Pascal der ki: Felsefeye karşıt olan kişinin kendisi filozoftur.
Kâfi derecede saçmaladım. Sonuncunun dışında mektuplarından sadece iki tanesi elime geçti. Yoksulluğumdan bahsediyorsun kardeşim. Ben de zengin değilim. İnanır mısın ki, kamptan ayrıldığım zaman bir kopeğim bile yoktu. Üstelik yolda soğuk aldım (bütün gün yağmur yağdı ve barınacak bir yer bulamadık). Nerede ise açlıktan hasta olduğum gibi, boğazımı ıslatacak bir yudum çay içecek param bile yoktu. Zamanla iyileştim ama, babamdan para gelinceye kadar, kamptaki en çetin ihtiyaçlar kıvrandırdı beni. Borçlarımı ödeyip gerisini sarfettim.
(Dostoyevski bu kısımda kardeşinin durumu ve kendi mali güçlükleri hakkında bazı açıklamalar yapıyor..)
Herneyse. Artık başka şeylerden bahsetmenin zamanı geldi. Okuduğun kitapların çokluğundan böbürleniyorsun… Bu yüzden sana gıpta ettiğimi sakın aklına bile getirme. Peterhof'da en azından senin kadar ben de okudum. Bütün Hoffmann'ları Almanca ve Rusça olarak (Yeni «Kater Murr» henüz Rusça'ya çevrilmiş değil) Ayrıca Balzac'ların da hemen hepsini (Büyük kişi Balzac!) Onun kişileri hep zekâyı kucaklayan yaratıklar. Sadece zamanının ruhunu değil, binlerce yılın bütün çabalarını, insan ruhunun gelişip kurtulmasını belirtmek için çalışmıştır. Bunların dışında Gotlıe'nin «Faustunu ve kısa şiirlerini, Polevios'un tarihi «Ugoli-no» ve «Undine»yi okudum. (Başka bir zaman Ugolino'dan uzun uzun bahsedeceğim.) Ve nihayet «Cromwell» ve «Hernani» hariç Victor Hugo'yu…
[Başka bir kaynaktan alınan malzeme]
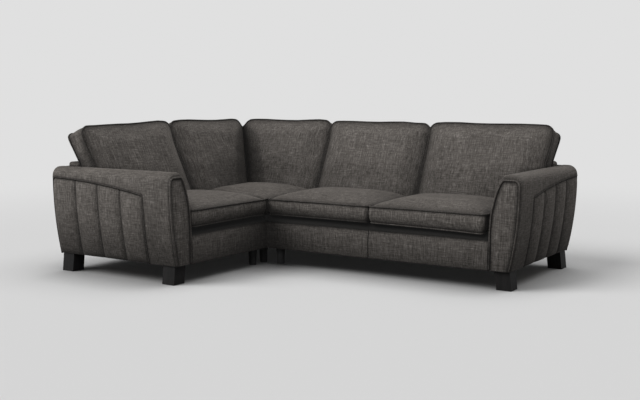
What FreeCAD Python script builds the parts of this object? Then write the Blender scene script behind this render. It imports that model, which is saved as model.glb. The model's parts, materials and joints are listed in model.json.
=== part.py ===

Yeni bir plânım var: Deli olmak. Bu, insanların akıllarını kaybettikten sonra tedavi olarak tekrar, akıllanmaları için yegane çıkar yoldur. Eğer bütün Hoffmann'ları okuduysan, Alban'ı hatırlıyacaksın. Nasıl buluyorsun onu? Anlaşılmazlığı avuçlarının içine aldığı halde, onunla ne yapacağını bilmeden, Tanrı denen bir oyuncakla oynayan kişiyi seyretmek ne kadar müthiş.
Hoşça kal.
Bana mümkün olduğu kadar sık yaz. Zira mektupların benim için bir zevk ve teselli kaynağı oluyor. Hemen cevap ver. Mektubunu en geçinden on iki gün içinde bekliyorum. Yaz bana ki tamamen çökmiyeyim.